11 november, de dag dat de wapens zwegen en dat deed ook Aldous Harding die voor de vijfde keer naar de AB mocht komen en deze missie met succes volbracht, want volledig uitverkocht en het feit dat je tijdens de bijna anderhalf uur durende set een bekertje kon horen vallen wijst op het respect dat het publiek haar toonde door voor één keer de lippen op elkaar te laten. Harding moest daar niet eens moeite voor doen, haar innemende muziek deed dat. Harding zelf was ook van weinig woorden. “I don’t say a lot. Music is my purest form of communication, it’s all I have, so thank you for listening.” Meer bindteksten hoefde je van de Nieuw-Zeelandse artieste niet te verwachten en om een daMusic-collega te citeren : “wie een conferentie verwacht, kan altijd bij Geert Hoste terecht”.
Een artieste die zich via haar muziek zo goed als volledig blootgeeft (dat fragiele, dat kwetsbare), maar als persoon zich graag verschuilt in de schaduw van haar eigen wereldje. Een muzikante die vindt dat haar muziek voor zich moet spreken en al de rest overbodig vindt, en daar glansrijk in slaagt.
Niet veel artiesten kunnen er prat op gaan dat hun derde plaat hun meesterwerk is, maar de door John Parish-geproducete Designer is dat wel. Het is misschien wel haar meest toegankelijke, maar ook haar mooiste.
Alvorens Aldous aan de bloemlezing van haar derde plaat begon, bracht ze eerst twee nummers in haar eentje : The World Is Looking For You en Living The Classics. Wat toen opviel, naast de wereldvreemde blik die de muzikante uitstraalde, werd over de hele lijn doorgetrokken: dit was een concert die het van zijn schoonheid zou moeten hebben. Het heeft geen zin om Aldous Harding met anderen te gaan vergelijken, en als het dan toch moet dan maar met de groten der aarde al was het maar voor die eerlijkheid en die wondermooie, bijna buitenaardse stem.
Op de manier waarop ze beweegt zou je durven te beweren dat ze zich onwennig voelt op het podium, maar dat is het niet. Eens ze aan de titeltrack van haar nieuwe plaat begint, lijkt duidelijk dat voor haar musiceren zowat de enige vorm is van communiceren. De band die haar begeleidt, valt nauwelijks op.
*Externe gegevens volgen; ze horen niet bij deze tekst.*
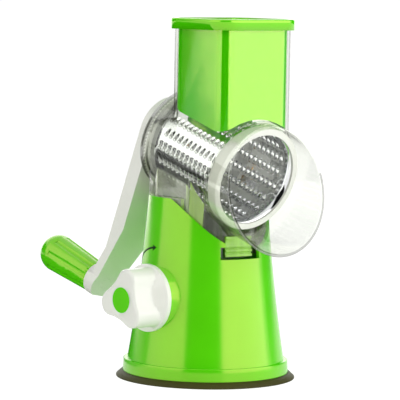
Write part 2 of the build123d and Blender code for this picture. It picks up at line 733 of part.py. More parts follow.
hinge = latch_frame.from_local_coords(Vector(*tab_hinge_point()))
grip_axis = grip_frame.position
print("drum axis through", (0, tube_back_y, tube_back_z), "pointing back", (0, cos(tilt), sin(tilt)))
print("grip axis through", tuple(round(v, 3) for v in grip_axis))
print("tab hinge through", tuple(round(v, 3) for v in hinge))
print("pad stroke", round(2 * cam_throw * cos(radians(45)), 3))
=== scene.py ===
from math import atan2, cos, hypot, pi, radians, sin, sqrt, tan

import bmesh
import bpy
import numpy as np
from mathutils import Matrix, Vector


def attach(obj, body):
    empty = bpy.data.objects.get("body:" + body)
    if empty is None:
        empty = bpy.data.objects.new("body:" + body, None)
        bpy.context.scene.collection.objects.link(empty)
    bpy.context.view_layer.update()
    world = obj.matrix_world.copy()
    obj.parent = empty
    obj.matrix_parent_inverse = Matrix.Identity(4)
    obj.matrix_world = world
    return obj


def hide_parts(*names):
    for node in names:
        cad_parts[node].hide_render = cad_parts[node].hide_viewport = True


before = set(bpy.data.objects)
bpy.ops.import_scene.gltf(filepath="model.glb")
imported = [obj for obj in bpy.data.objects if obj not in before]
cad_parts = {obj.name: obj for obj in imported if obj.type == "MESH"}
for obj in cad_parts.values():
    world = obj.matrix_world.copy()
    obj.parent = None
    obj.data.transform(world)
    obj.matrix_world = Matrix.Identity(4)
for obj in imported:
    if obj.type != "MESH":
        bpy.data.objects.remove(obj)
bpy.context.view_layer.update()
mm = 0.001  # every size below is in millimetres

# The drum's axis, from the middle of the tube's back rim towards the mouth.
drum = {"backY": 32.6, "backZ": 188.2, "tilt": 17.24}
tilt = radians(drum["tilt"])
drumOrigin = Vector((0, drum["backY"], drum["backZ"]))
drumForward = Vector((0, -cos(tilt), -sin(tilt)))
drumUp = Vector((0, -sin(tilt), cos(tilt)))


# ---- small helpers
def linear(hexColour):
    channels = []
    for k in (1, 3, 5):
        value = int(hexColour[k:k + 2], 16) / 255
        channels.append(value / 12.92 if value <= 0.04045 else ((value + 0.055) / 1.055) ** 2.4)
    return (*channels, 1)


def addNode(tree, kind, inputs=None, **settings):
    node = tree.nodes.new(kind)
    for name, value in settings.items():
        setattr(node, name, value)
    for name, value in (inputs or {}).items():
        socket = node.inputs[name]
        if isinstance(value, bpy.types.NodeSocket):
            tree.links.new(value, socket)
        else:
            socket.default_value = value
    return node


def newMaterial(name):
    material = bpy.data.materials.new(name)
    material.use_nodes = True
    tree = material.node_tree
    tree.nodes.clear()
    output = addNode(tree, "ShaderNodeOutputMaterial")
    return material, tree, output


def rowSpace(tree):
    return addNode(tree, "ShaderNodeTexCoord").outputs["Object"]


def perMetre(size):
    return 1 / (size * mm)


# ---- materials
def mouldedPlastic(name, colour, roughness, ior=1.5, level=0.5, tint="#FFFFFF", mottle=0.04, glow=0):
    # Injection-moulded plastic: near-even colour, a faint flow mottle and a very slight waviness in its gloss.
    material, tree, output = newMaterial(name)
    place = rowSpace(tree)
    mottleAndPaintedStreaks = addNode(tree, "ShaderNodeTexNoise", {"Vector": place, "Scale": perMetre(38), "Detail": 2})
    shade = addNode(tree, "ShaderNodeMapRange", {"Value": mottleAndPaintedStreaks.outputs["Fac"], "From Min": 0.3, "From Max": 0.7,
                                                 "To Min": 1 - mottle, "To Max": 1 + mottle})
    colourNode = addNode(tree, "ShaderNodeVectorMath", {0: linear(colour)[:3], 1: shade.outputs["Result"]},
                         operation="MULTIPLY")
    wave = addNode(tree, "ShaderNodeTexNoise", {"Vector": place, "Scale": perMetre(9), "Detail": 1})
    bump = addNode(tree, "ShaderNodeBump", {"Height": wave.outputs["Fac"], "Strength": 0.02, "Distance": 0.4 * mm})
    grain = addNode(tree, "ShaderNodeTexNoise", {"Vector": place, "Scale": perMetre(1.5), "Detail": 3})
    rough = addNode(tree, "ShaderNodeMapRange", {"Value": grain.outputs["Fac"], "To Min": roughness * 0.8,
                                                 "To Max": roughness * 1.25})
    shader = addNode(tree, "ShaderNodeBsdfPrincipled",
                     {"Base Color": colourNode.outputs["Vector"], "Roughness": rough.outputs["Result"],
                      "Normal": bump.outputs["Normal"], "IOR": ior, "Specular IOR Level": level,
                      "Specular Tint": linear(tint)})
    if glow:
        shader.inputs["Subsurface Weight"].default_value = glow
        shader.inputs["Subsurface Radius"].default_value = (1, 1, 1)
        shader.inputs["Subsurface Scale"].default_value = 2 * mm
    tree.links.new(shader.outputs["BSDF"], output.inputs["Surface"])
    return material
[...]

Op de achtergrond, maar geen noot die te veel gespeeld wordt, alles is op zijn plaats en vaak resulterend in perfecte minimalistische pop zoals Fixture Picture of het tergend mooie Zoo Eyes, al was het maar voor die perfecte oneliner “Why, what am I doing in Dubai?”
Popsongs kan ze overigens schrijven, het hitje (nou ja) The Barrel bijv., maar bij Alous kan er het er evengoed ontwapenend intiem aan toe gaan zoals bijvoorbeeld Heaven Is Empty, een song waar je voor de titel alleen al een zak Kleenex-doekjes nodig hebt. Uitmuntend in perfectie, en een muzikante waar je zeker kan van zijn dat ze het uiterste vraagt van haar medemuzikanten. De sneer die de gewillige roadie kreeg toen hij iets wilde verplaatsen sprak boekdelen.
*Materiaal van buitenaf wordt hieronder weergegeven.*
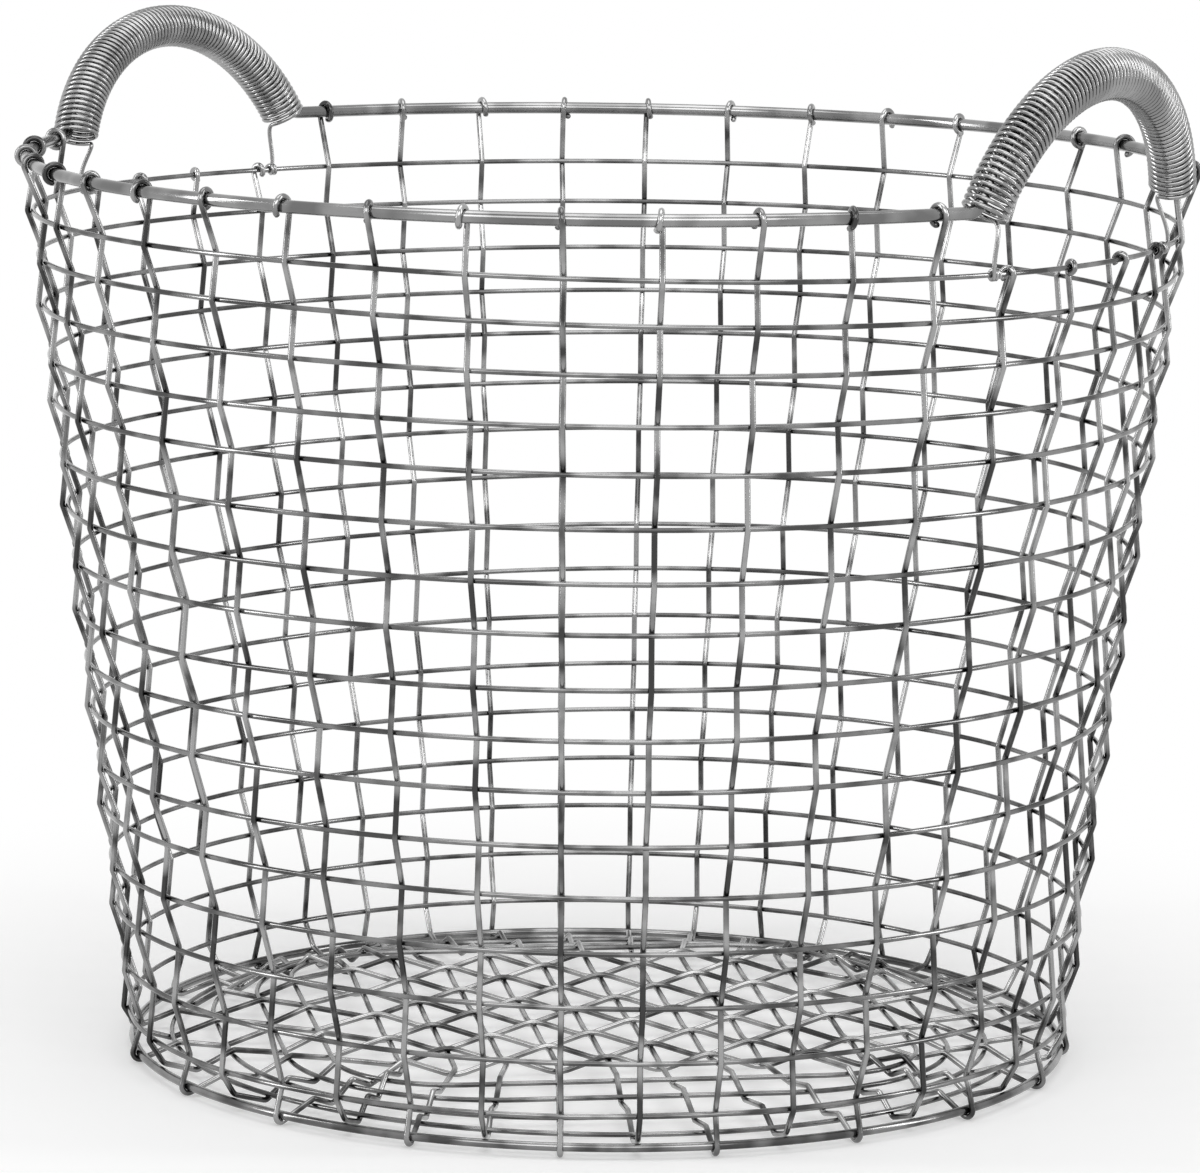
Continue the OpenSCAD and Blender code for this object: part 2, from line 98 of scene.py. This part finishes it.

Na afloop straalde de Nieuw-Zeelandse van geluk, het feit dat haar muziek 1500 mensen tot inkeer kan brengen in een kille maatschappij zegt genoeg. Harding kwam terug met een gloednieuw nummer, Old Peel, met een theekopje die voor de percussieklanken moest zorgen en zo waar bereid voor een danspasje.